Gov. Henry McMaster on Thursday nominated Jake Gadsden, a former state prison warden, to oversee the Department of Probation, Parole and Pardon Services.

If confirmed by the Senate, Gadsden will oversee 740 employees in an agency that monitors more than 20,000 people sentenced to probation instead of prison time. The department is also in charge of helping more than 1,300 former inmates released on parole find housing and jobs to reenter society, according to the agency. Its parole board determines whether inmates can be released before the end of their sentence.

McMaster said putting Gadsden in charge will better connect the two agencies charged with overseeing incarcerated and formerly incarcerated people.

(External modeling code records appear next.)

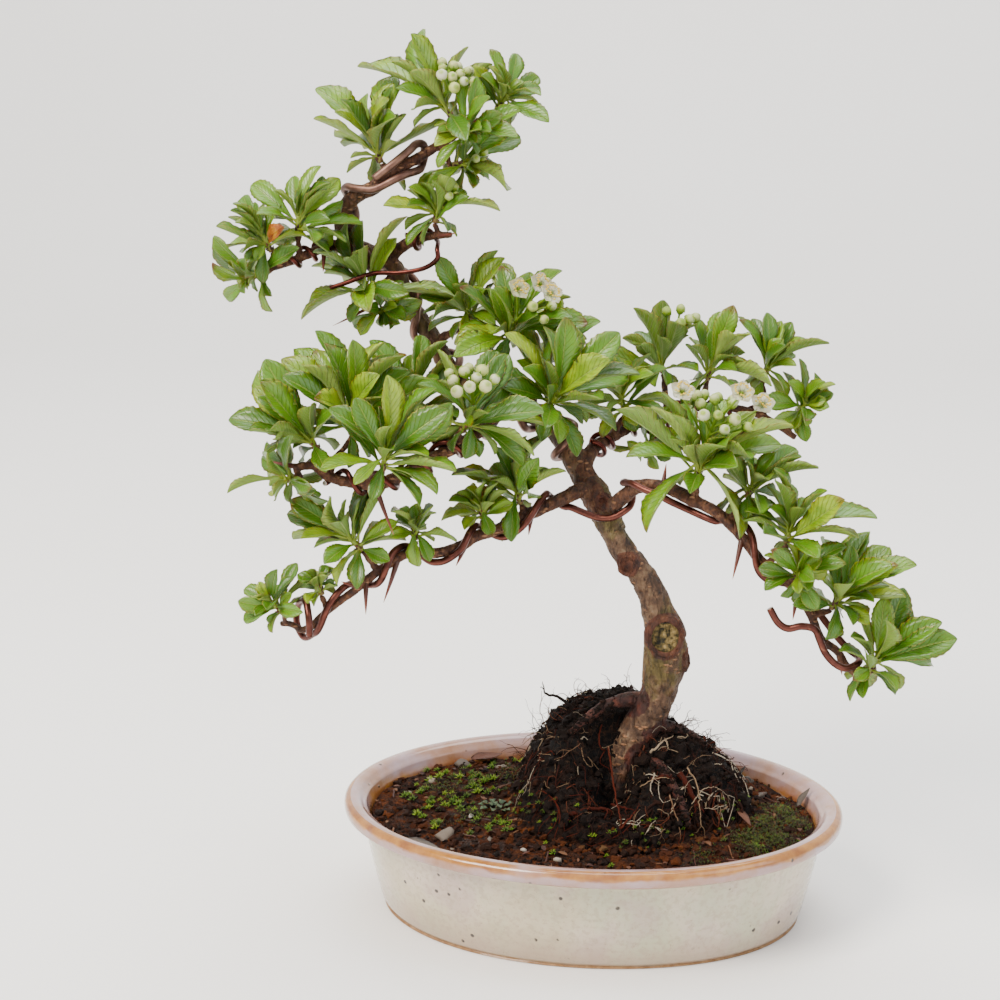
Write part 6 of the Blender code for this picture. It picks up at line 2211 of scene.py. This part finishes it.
@dataclass
class Wires:
    """Training wires of four thicknesses, with snipped ends.

    Turns tell how a wire winds: rows of a place along its branch, counted in its points, and a turn in
    degrees.
    """

    gap: float = 0.3
    lower_radius: float = 1.3
    trunk_radius: float = 1.5
    upper_radius: float = 0.9
    middle_radius: float = 1.0
    lower_left_loop: tuple = (
        (-96.5, -49, 119), (-96.8, -48.5, 126), (-99, -44, 130.5), (-103, -38.5, 127), (-104, -37.3, 120),
        (-101, -39, 115.3),
    )
    lower_left_turns: tuple = (
        (14.3, -1170), (12.2, -990), (11.1, -810), (9.6, -630), (8.2, -450), (5.9, -270), (4.9, -90),
        (3.0, 90), (2.2, 270),
    )
    lower_bridge: tuple = ((-4.5, -9.6, 158.3), (0, -9.6, 156.6), (4, -10, 156), (8.5, -10.8, 157))
    lower_right_turns: tuple = (
        (1.6, -270), (2.2, -90), (3.4, 0), (4.8, 90), (6.2, 110), (7.7, 270), (9.9, 450), (11.8, 620),
    )
    lower_right_hook: tuple = (
        (82, -33.5, 131), (87, -32, 124), (92.5, -31.2, 117.5), (96.3, -34, 115.4), (96, -38.5, 114.6),
        (92, -41.5, 113.5), (88, -43, 115.5), (84.5, -43.5, 119.5), (82.5, -43.7, 124), (80.5, -44, 128),
        (76, -44.5, 129), (71.5, -44.5, 128), (68, -44.5, 130), (65, -44.5, 135),
    )
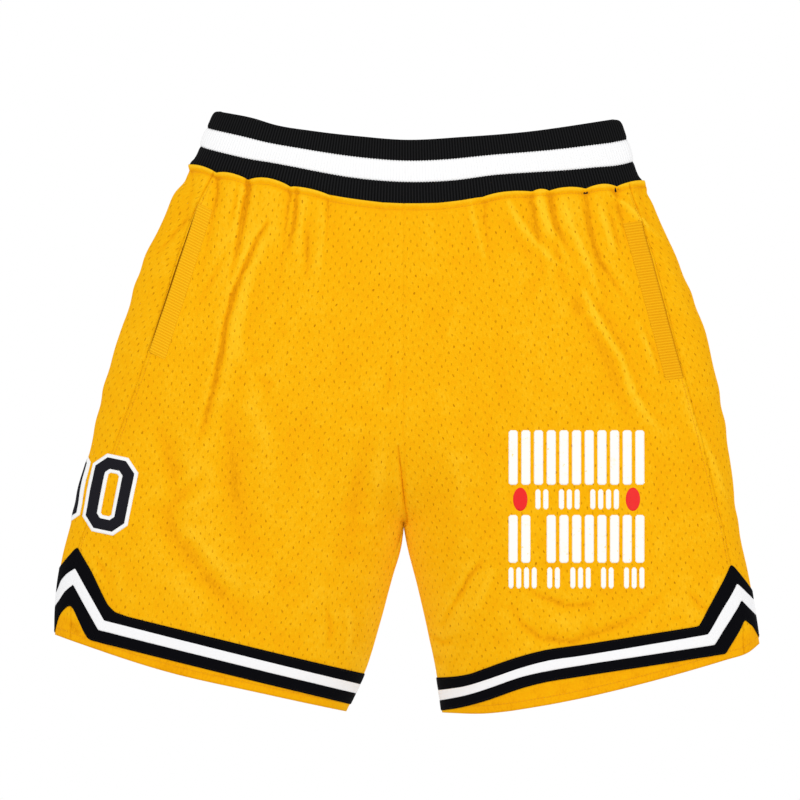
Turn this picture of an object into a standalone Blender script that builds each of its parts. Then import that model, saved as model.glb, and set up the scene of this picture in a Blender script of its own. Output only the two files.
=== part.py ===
"""Basketball-cut boxing shorts, opened up on an unseen form and hanging upright.

Frame: origin at the middle of the waist opening, level with the top of the
waistband at the front.  +X runs to the wearer's left (a viewer in front sees it
on the right), -Y is the front, +Z is up.  Lengths below are millimetres.

Each half of the garment is a four-sided patch: s runs from the outer fold (0)
to the centre seam or inseam (1), t from the waist seam (0) to the hem (1).  The
front lies at -Y and the back at +Y, and the two turn into each other at the
fold and, below the crotch, at the inseam.  Every layer is an open sheet on that
patch, thickened with Solidify.
"""
import math

import bmesh
import bpy
import numpy as np

MM = 0.001

# ---------------------------------------------------------------- dimensions
# outlines, from the top down, seen from the front (x, z)
OUTER = {
    -1: ((-193, -24), (-205, -41), (-221, -73), (-237, -109), (-249, -145),
         (-266, -199), (-280, -253), (-293, -307), (-304, -345), (-312, -379),
         (-316, -415), (-317, -446)),
    1: ((212, -38), (221, -55), (237, -91), (253, -127), (266, -163),
        (277, -199), (287, -253), (295, -307), (302, -361), (308, -388),
        (313, -415), (319, -450)),
}
CENTRE_X = -2.0                     # centre seam
CROTCH_Z = -352.0
INSEAM = {
    -1: ((-2, -352), (-17, -415), (-33, -466), (-54, -515)),
    1: ((-2, -352), (12, -415), (23, -469), (33, -516)),
}
HEM = {                             # from the outer fold to the inseam
    -1: ((-317, -446), (-210, -480), (-130, -498), (-54, -515)),
    1: ((319, -450), (304, -463), (212, -488), (140, -504), (68, -517), (33, -516)),
}
WAIST_SEAM = ((-193, -24), (-145, -36), (-99, -47), (-50, -54), (-2, -58),
              (44, -57), (85, -51), (122, -47), (176, -43), (212, -38))
WAIST_TOP = ((-170, 26), (-138, 19), (-117, 13), (-86, 8), (-40, 3), (-2, 0),
             (54, 3), (116, 8), (154, 13), (192, 18))

# how far the sheets stand from the middle plane, from waist to hem
DEPTH_T = (0.0, 0.2, 0.42, 0.65, 1.0)
DEPTH_FRONT = (46.0, 50.0, 54.0, 55.0, 57.0)
DEPTH_BACK = (50.0, 60.0, 67.0, 62.0, 59.0)
FOLD_WIDTH = 190.0                  # distance over which the outer fold rounds off
INSEAM_WIDTH = 105.0                # the same at the inseam and above the crotch
ROUNDNESS = 0.6

PANEL = 1.0                         # perforated mesh, thickness
SEAM_GAP = 1.2                      # between neighbouring pieces
FOLD_GAP = 0.024                    # share of the loop left open along the inseam
RIB = 1.2                           # one layer of the knitted waist rib
BAND_STRIPES = (0.0, 0.34, 0.69, 1.0)   # stripe edges, from the seam up
LAYER_GAP = 1.0                     # between layers that are sewn together
LOOP = np.linspace(-1, 1, 41)       # facets round a leg, shared by every layer
TAPE = 0.6
TWILL = 0.5
PRINT = 0.4

# side seam: share of the width in from the outer fold, from waist to hem
SIDE_SEAM_T = (0.0, 0.42, 0.80, 1.0)
SIDE_SEAM_S = (0.07, 0.115, 0.055, 0.042)

# hips: axis height, and the flexible zone below the plane through the crotch
HIP_Z = -235.0
FLEX_SLOPE = math.radians(30)
FLEX_LENGTH = 72.0

# pocket welts: outer and inner edge, top and bottom (x, z)
WELT = {
    -1: ((-186, -59), (-230, -192), (-174, -65), (-216, -199)),
    1: ((211, -74), (249, -215), (195, -76), (233, -217)),
}
WELT_THICK = 1.6

# hem tape: four edges from the top down, each (x, z) from the outer fold inwards
TAPE_EDGES = {
    -1: (((-310, -386), (-296, -368), (-279, -393), (-264, -419), (-254, -428), (-38, -481)),
         ((-315, -401), (-297, -386), (-271, -433), (-39, -491)),
         ((-316, -431), (-299, -400), (-277, -442), (-43, -499)),
         ((-317, -444), (-301, -418), (-286, -450), (-47, -509))),
    1: (((311, -413), (292, -382), (263, -437), (123, -459), (52, -481), (29, -485)),
        ((313, -428), (297, -400), (271, -446), (123, -470), (30, -495)),
        ((316, -440), (301, -415), (278, -455), (123, -481), (31, -505)),
        ((318, -449), (304, -432), (287, -463), (104, -491), (33, -515))),
}

# number zeroes: middle, size, tilt; x is measured on the unfolded cloth
DIGIT_HEIGHT, DIGIT_WIDTH, DIGIT_TILT = 75.0, 50.0, math.radians(9)
DIGIT_BAR = 16.0
DIGIT_TRIM = 4.0
DIGITS = ((-267.5, -319.0), (-317.5, -315.0))

# printed blocks on the other leg: x from, x to, z from, z to
PRINT_ROWS = {
    "print_row_1": (92, 214, -262, -311),
    "print_row_2": (115, 192, -315, -333),
    "print_row_3": (92, 214, -338, -381),
    "print_row_4": (92, 214, -385, -404),
}
PRINT_DISCS = {"print_disc_inner": (102.5, -324), "print_disc_outer": (203.5, -324)}
DISC_SIZE = (13.0, 21.0)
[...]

“We all are trying to do the same thing, to help these individuals build their lives and let their families have a better life,” Gadsden said.

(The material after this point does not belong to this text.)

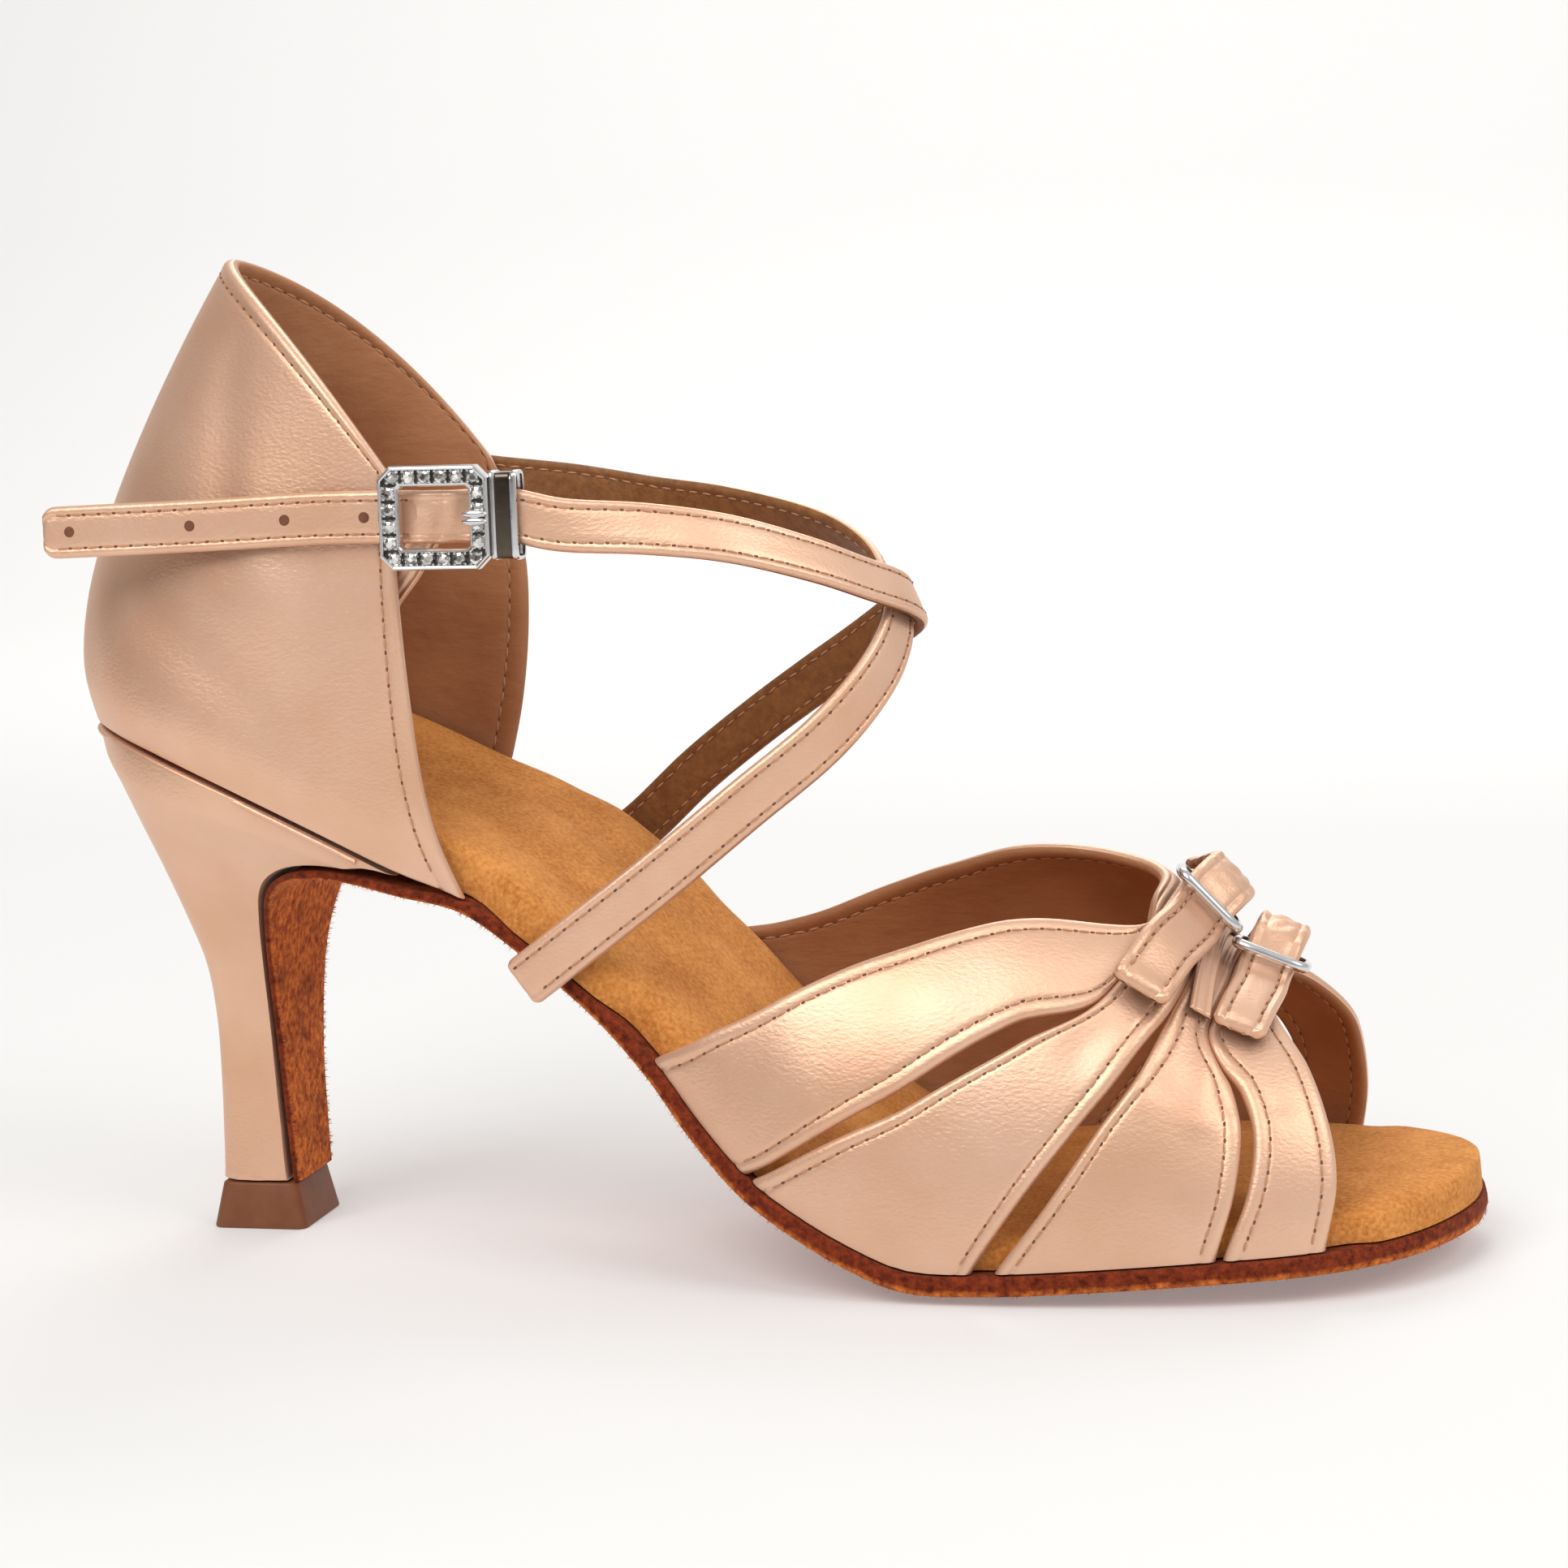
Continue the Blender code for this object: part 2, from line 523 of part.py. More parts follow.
def crest_height(x):
    """Height of the last's crest above the ball."""
    share = (x + SEAT_OVERHANG) / SOLE_LENGTH
    low, high = 0.0, len(CREST) - 1.0
    for _ in range(30):
        middle = (low + high) / 2
        if spline(CREST, middle)[0] < share:
            low = middle
        else:
            high = middle
    return spline(CREST, low)[1] * CREST_HEIGHT


def last_point(x, girth):
    """Point on the last; girth runs from 0 (outer feather edge) over the crest to 1."""
    _, z, outer, inner, _ = spline(FOOT, foot_place(x))
    outer += WELT
    inner -= WELT
    middle = (inner - outer) / 2 * CREST_SIDE
    across, up = cos(pi * girth), sin(pi * girth)
    half = middle - outer if across > 0 else inner - middle
    y = middle - half * abs(across) ** (2 / GIRTH_POWER) * (1 if across > 0 else -1)
    height = (SOLE_THICKNESS + crest_height(x) - z) * max(up, 0.0) ** (2 / GIRTH_POWER)
    return Vector((x, y, z + lift_at(x, y) + height + GAP))


def last_normal(x, girth):
    """Outward unit normal of the last."""
    girth = min(max(girth, 0.004), 0.996)
    along = last_point(x + 0.0005, girth) - last_point(x - 0.0005, girth)
    around = last_point(x, girth + 0.003) - last_point(x, girth - 0.003)
    return along.cross(around).normalized()


def fan_edge(edge, place):
    """Place along the sole and round the girth of a panel edge."""
    rows = FAN[edge][1]
    first, final = FAN_HUB
    if first <= place <= final and 0 < edge < len(FAN) - 1:
        twin = edge + 1 if edge % 2 else edge - 1
        pairs = zip(spline(rows, place), spline(FAN[twin][1], place))
        return [(a + b) / 2 for a, b in pairs]
    return spline(rows, place)


def fan_place(column, row):
    """Place in the fan: whole columns are panel edges, row runs over the pairs."""
    edge = min(int(column), len(FAN) - 2)
    share = column - edge
    pairs = zip(fan_edge(edge, row), fan_edge(edge + 1, row))
    along, girth = [a * (1 - share) + b * share for a, b in pairs]
    return along_x(along), min(max(girth, 0.0), 1.0)


def fan_point(column, row, depth):
    """Point in the vamp's wall; depth 0 is the outer face and 1 the lining."""
    x, girth = fan_place(column, row)
    inward = last_normal(x, girth) * -VAMP_WALL * depth
    if girth < 0.004 or girth > 0.996:
        inward.z = 0.0
    return last_point(x, girth) + inward


def fan_columns():
    """Columns of the vamp's grid: several in a panel, one in a slit."""
    columns = [0.0]
    for panel, count in enumerate(FAN_COLUMNS):
        columns += even(2 * panel, 2 * panel + 1, count)[1:]
        if panel < len(FAN_COLUMNS) - 1:
            columns.append(2 * panel + 2.0)
    return columns


def in_panel(column, _row):
    """Whether a face lies in a panel and not in a slit."""
    return int(column) % 2 == 0


# Straps: flat ribbons along a route


def strap_place(along, side, up):
    """World point of a strap row."""
    x = along_x(along)
    y = side * HALF_WIDTHS["seat"]
    z = spline(FOOT, foot_place(x))[1] + lift_at(x, y) + up * INSTEP_HEIGHT
    return Vector((x, y, z))


def strap_facing(point, _place):
    """Rough outward direction of a strap at a point."""
    ahead = point.x - along_x(STRAP_AXIS_ALONG)
    return Vector((ahead, point.y, max(ahead, 0.0) * STRAP_LEAN))


def ribbon_frame(route, place, facing):
    """Point, outward direction and width direction of a ribbon at a row place."""
    point = Vector(spline(route, place))
    run = Vector(spline(route, place + 0.1)) - Vector(spline(route, place - 0.1))
    run.normalize()
    out = facing(point, place)
    out = (out - run * out.dot(run)).normalized()
    return point, out, out.cross(run).normalized()


def ribbon(name, route, facing, width, thickness, steps, finish_material, collection):
    """Flat ribbon along a route, as a solid."""
    def layer(depth):
        def point_at(across, place):
            point, out, side = ribbon_frame(route, place, facing)
            return point + side * across * width / 2 + out * thickness * (0.5 - depth)
        return point_at

    places = even(0, len(route) - 1, (len(route) - 1) * steps)
    return stack(name, [-1.0, 0.0, 1.0], places, [layer(0), layer(1)],
                 finish_material, collection)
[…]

The position opened up when the agency’s former director, Jerry Adger, retired in 2023. Over the last 19 months, three acting directors have run the department.

McMaster turned his search to the Department of Corrections in the hopes of finding someone who knew the state prison system well. His hope is that improved communication and collaboration between the agencies will better help former inmates reintegrate with society, he said.

The agencies “are dealing with the same people at different stages of their lives,” McMaster said. “Their purposes and goals overlapped.”

As deputy director for programs, reentry and rehabilitative services at the Department of Corrections, 65-year-old Gadsden has spent the past several years overseeing inmates’ education and transitional services. The goal has been to help them develop the skills they need to reintegrate with society upon release, he said.

That made him the ideal candidate, said Corrections Director Bryan Stirling.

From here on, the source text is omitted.